From then-Cardinal Ratzinger’s God is Near Us, a homily on Acts 2:42:

And so I beg you, do not allow this breath of prayer, however pressed you may be, to cease in your everyday priestly life. We need the breath of prayer. You will see how it bears fruit. Let prayer spread its influence in the congregations. In order that the Eucharist may live, they need this space of prayer, which is open to us through the praise of God, rendered possible by praying vespers together. Praying the rosary and the stations of the Cross, everything by way of prayer that has developed in the fullness of the Christian faith – we need it again today. We need it especially in a world that is bored amid the perfection of its occupations, that is not just preoccupied with itself but wishes to be touched by him who alone can give our lives meaning.
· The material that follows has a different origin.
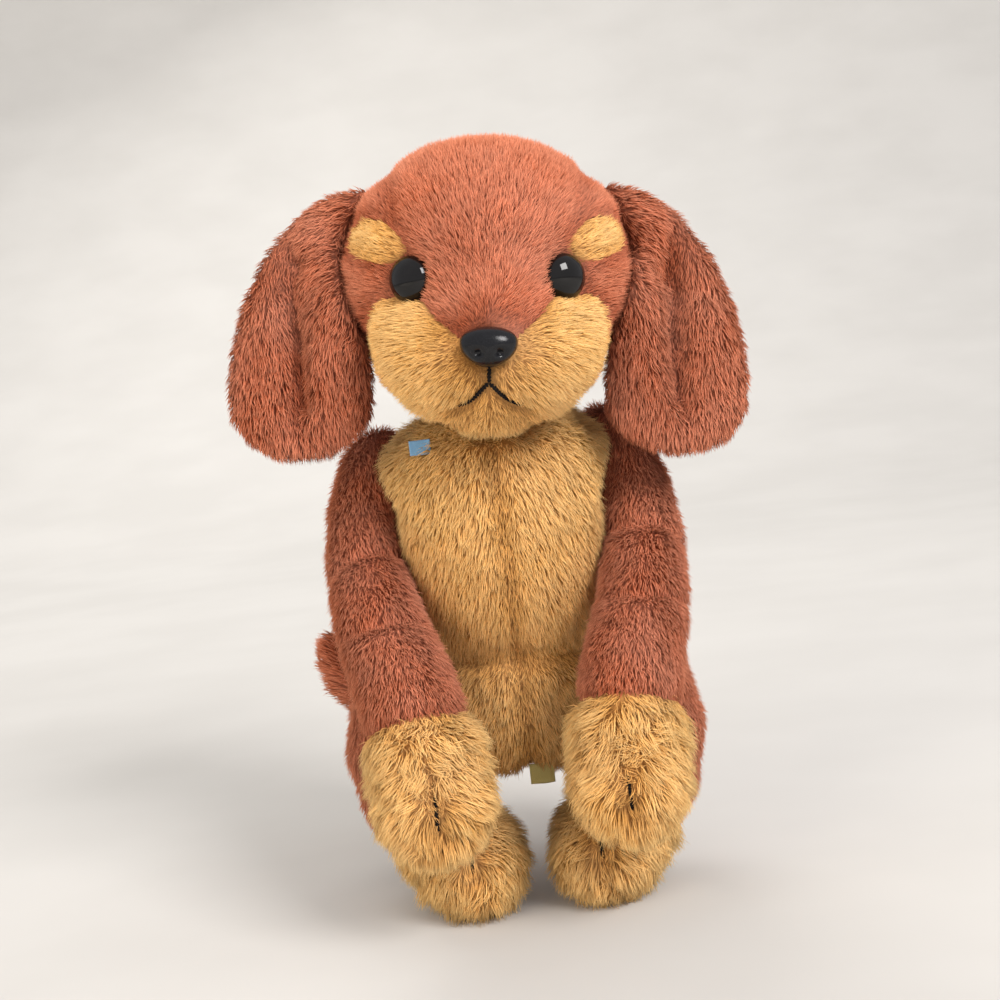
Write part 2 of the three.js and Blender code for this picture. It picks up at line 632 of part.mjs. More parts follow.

Personal pious devotions have long been one of the vertebrae of the Catholic faith, and their setting aside in recent decades as antiquated and outmoded has proven to be a painful reminder of how much we don’t understand ourselves. These devotions, these models of prayer, some have considered ‘accretions’ but I suggest that they when properly formed and properly utilized were natural and organic formations of the Spirit working in the Church to reach to more and more of those who strain toward the God they can never fully know in this life. As the Pope says elsewhere, our Churches must once again become fully alive, places where Jesus is rarely left alone, that the life given by the Life may flow out from the doors of our churches at the sounding of “Ite, missa est!” God has given us a history that we might remember it as our paternity, not that we might dismiss it as arcane.